Соседи же непременно внимательно рассматривали чужие запасы и сравнивали со своим добром. Так эти выставки народного хозяйства и чередовались.
Моя бабушка тоже решила не отставать от ярмарок тщеславия, и тоже как-то раз вывесила пальто. Которое купила два дня назад.
Еще летом во дворах мыли ковры. Дети пользовались водным привольем и вовсю обливались из ведерок и всяких жестянок. Пластиковые поливалки из-под шампуней были редчайшими сокровищами.

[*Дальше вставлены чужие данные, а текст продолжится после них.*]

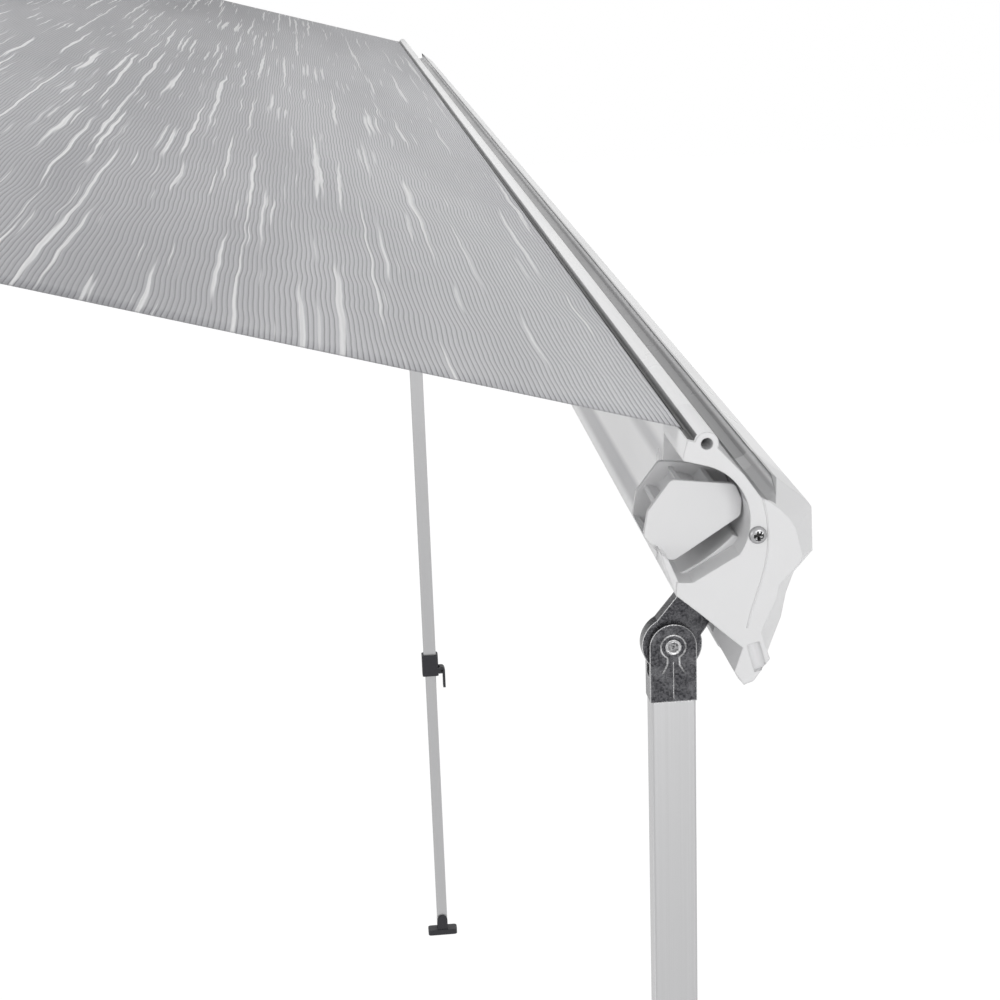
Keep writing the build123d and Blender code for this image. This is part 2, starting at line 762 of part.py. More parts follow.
def cap_front(depth):
    """Front of the cap: a ruled bevel from its face back to the full outline."""
    low = -half_rail
    face = rail_plane(low) * outline(cap_outline(True))
    full = rail_plane(low + depth) * outline(cap_outline(False))
    return loft([face, full], ruled=True)


def rail_end_cap():
    """Moulded end cap with the pocket for the docking block."""
    low = -half_rail
    tube_at = at_shares(tube_place_shares)
    full = outline(cap_outline(False))
    cap = cap_front(cap_bevel_depth)
    cap += between(rail_plane, low + cap_bevel_depth, low + cap_length, full)
    hollow = offset(full, -cap_wall, kind=Kind.INTERSECTION) - offset(pocket_shape(), cap_wall)
    hollow -= disc(screw_radius + cap_wall)
    for part in hollow.faces():
        cap -= between(rail_plane, low + cap_bevel_depth + cap_wall, low + cap_length + overrun, part)
    cap -= between(rail_plane, low - overrun, low + cap_length - cap_wall, pocket_shape())
    cap += between(rail_plane, low, low + cap_length, disc(bead_tube_radius, tube_at))
    cap -= between(rail_plane, low - overrun, low + cap_length + overrun, disc(bead_bore_radius, tube_at))
    cap -= between(rail_plane, low - overrun, low + cap_length + overrun, disc(screw_radius + running_gap))
    cap -= between(rail_plane, -fabric_half - overrun, low + cap_length + overrun, rod_room())
    groove_from = at_shares(screw_groove_shares)
    groove_way = Vector(screw_groove_run_shares[0] * rail_depth, screw_groove_run_shares[1] * rail_height, 0)
    groove_start = rail_at(*groove_from, low)
    groove_end = rail_at(groove_from[0] + groove_way.X, groove_from[1] + groove_way.Y, low)
    cap -= pin(groove_start, groove_end, screw_groove_radius)
    return cap.solids().sort_by(SortBy.VOLUME)[-1]


def rail_cap_screw():
    """Pan head screw that holds the end cap to the rail."""
    low = -half_rail
    shank = between(rail_plane, low, low + cap_length + screw_length, disc(screw_radius - running_gap))
    head = between(rail_plane, low - screw_head_height, low, disc(screw_head_radius))
    head = fillet(head.edges().sort_by(Axis.X)[0], screw_head_height / 2)
    return shank + head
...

Среди других забав были игры в прятки, ловитки, казаки-разбойники (сквозные подъезды для этого были очень удобны), волейбол, резинки, классы, круговую лапту, вышибалы, «Море волнуется раз…» и так далее. Для футбола из труб были сварены просторные ворота.
Прежнее поколение — послевоенные пацаны — резвились по-особому. Выезжали куда-то на электричке за город и ловили там в заболоченных местностях ужей. Змей, упакованных в капроновые чулки, зачем-то привозили в город — пугать девчонок что ли? Мой дядя Володя, будучи в тинейджерском возрасте, активно участвовал в таких вылазках и однажды вернулся жестоко расцарапанный вкровь: результат встречи с диким камышовым котом.

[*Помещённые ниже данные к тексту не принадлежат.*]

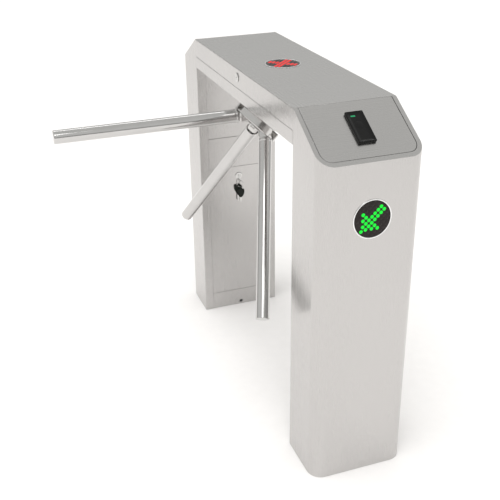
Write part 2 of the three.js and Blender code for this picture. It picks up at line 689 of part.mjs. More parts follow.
// Slotted light barrier that reads the sensor disc, on its own bracket.
function countSensor() {
  const [x0, x1] = [6, 18];
  const high = SHAFT_TOP;
  return join(
    block(x0, x1, -84, -74, high, PLATE_HIGH - GAP),
    block(x0, x1, -84, -24, high, SENSOR_HIGH - 2),
    block(x0, x1, -44, -35, high, SENSOR_LOW + 6),
    block(x0, x1, -44, -24, SENSOR_LOW + 2, SENSOR_LOW + 6));
}

piece('mechanism_frame', mechanismFrame(), plated());
piece('bearing_housing', bearingHousing(), plated(), rotorFrame);
piece('lower_bearing', bearing(1), polished(), rotorFrame);
piece('upper_bearing', bearing(PLATE_LOW + 0.5), polished(), rotorFrame);
piece('solenoid_a', solenoid(), plated(), rotorFrame);
piece('solenoid_b', mirrored(solenoid()), plated(), rotorFrame);
piece('plunger_a', plunger(), polished(), rotorFrame);
piece('plunger_b', mirrored(plunger()), polished(), rotorFrame);
piece('pawl_a', pawl(), plated(), rotorFrame);
piece('pawl_b', mirrored(pawl()), plated(), rotorFrame);
piece('centring_lever', centringLever(), plated(), rotorFrame);
piece('centring_roller', centringRoller(), polished(), rotorFrame);
piece('count_sensor', countSensor(), blackPlastic(), rotorFrame);

// ---- electronics in the beam --------------------------------------------------------------

const TRAY_FLOOR = BEAM_BOTTOM + SHEET + GAP;

function controlBoard() {
  const boardZ = TRAY_FLOOR + 8;
  const pillars = [[-82, -352], [82, -352], [-82, -208], [82, -208]].map(([x, y]) =>
    block(x - 4, x + 4, y - 4, y + 4, TRAY_FLOOR, boardZ + 1));
  return join(
    block(-90, 90, -360, -200, boardZ, boardZ + 2), ...pillars,
    block(-30, 20, -300, -250, boardZ + 1, boardZ + 6),
    block(-86, -74, -340, -220, boardZ + 1, boardZ + 16),
    block(60, 84, -335, -290, boardZ + 1, boardZ + 22),
    block(35, 75, -270, -225, boardZ + 1, boardZ + 12));
}

function powerSupply() {
  const [x, y0, y1, top] = [55, 215, 350, TRAY_FLOOR + 48];
  const vents = [0, 1, 2, 3, 4].map((k) =>
    block(-x + 15, x - 15, y0 + 25 + k * 20, y0 + 31 + k * 20, top - 3, top + 1));
  return cut(join(block(-x, x, y0, y1, TRAY_FLOOR, top),
    block(-x + 20, x - 20, y0 - 12, y1 + 12, TRAY_FLOOR, TRAY_FLOOR + SHEET)), ...vents);
}

piece('control_board', controlBoard(), circuitGreen());
piece('power_supply', powerSupply(), aluminium());

export default turnstile;
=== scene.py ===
import json
import math

import bmesh
import bpy
from mathutils import Matrix, Vector


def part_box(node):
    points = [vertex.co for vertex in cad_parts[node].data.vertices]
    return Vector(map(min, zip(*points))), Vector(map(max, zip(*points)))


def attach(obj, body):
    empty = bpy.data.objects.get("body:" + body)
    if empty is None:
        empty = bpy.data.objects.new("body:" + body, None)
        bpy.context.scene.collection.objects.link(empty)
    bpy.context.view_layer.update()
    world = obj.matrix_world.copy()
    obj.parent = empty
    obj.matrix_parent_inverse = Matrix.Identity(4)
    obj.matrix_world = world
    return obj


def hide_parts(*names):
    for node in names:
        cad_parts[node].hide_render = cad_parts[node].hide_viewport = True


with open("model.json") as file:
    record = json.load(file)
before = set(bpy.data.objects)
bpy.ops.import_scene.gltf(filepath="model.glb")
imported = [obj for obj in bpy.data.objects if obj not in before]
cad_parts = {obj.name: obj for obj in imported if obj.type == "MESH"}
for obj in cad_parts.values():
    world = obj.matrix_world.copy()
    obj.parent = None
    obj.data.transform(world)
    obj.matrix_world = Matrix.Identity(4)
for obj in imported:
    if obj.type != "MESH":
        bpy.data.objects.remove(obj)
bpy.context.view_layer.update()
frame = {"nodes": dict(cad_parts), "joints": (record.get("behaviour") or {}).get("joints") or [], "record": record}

MM = 0.001

# ---- sizes, from the frame where it has them ------------------------------------------------

shell_low, shell_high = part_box("cabinet_shell")
lid_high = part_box("top_lid")[1]
tray_low, tray_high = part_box("beam_tray")
door_low, door_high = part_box("near_door")
mid_low, mid_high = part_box("near_mid_panel")
upper_low, upper_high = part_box("near_upper_panel")
kick_low, kick_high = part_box("near_kick_panel")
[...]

Другой маршрут послевоенной пацанвы лежал на Заготзерно. Там ловили сеткой воробьев. Их вечером жарили на костре, который разводили на территории детского сада — там было поспокойнее, взрослые через забор не лезли, а сторож детсада предпочитал на работе отсыпаться.
Катались на самодельных самокатах (три подшипника и несколько досок), стреляли из самострелов, мастерили плетенки из проводов. Впрочем, плетенки из цветных телефонных проводов появились позже. В мои ранние годы чуть ли не на весь дом был один единственный телефон — у Рзаевых.
Читали Ремарка, общались цитатами из «Двенадцати стульев» и «Золотого теленка». По вечерам во дворах нередко были слышны звуки гитары. Гитары были самые простые, но их полагалось украшать наклейками из ГДР — с иностранными красотками. Ребята, умевшие играть на гитаре, были в центре внимания. Среди друзей моего дяди Володи был и такой музыкальный талант. Его звали Саша Сапунов. Ходил к другу в гости, ходил-ходил, и в итоге женился на володиной сестре. Так, собственно говоря, я и появился на свет.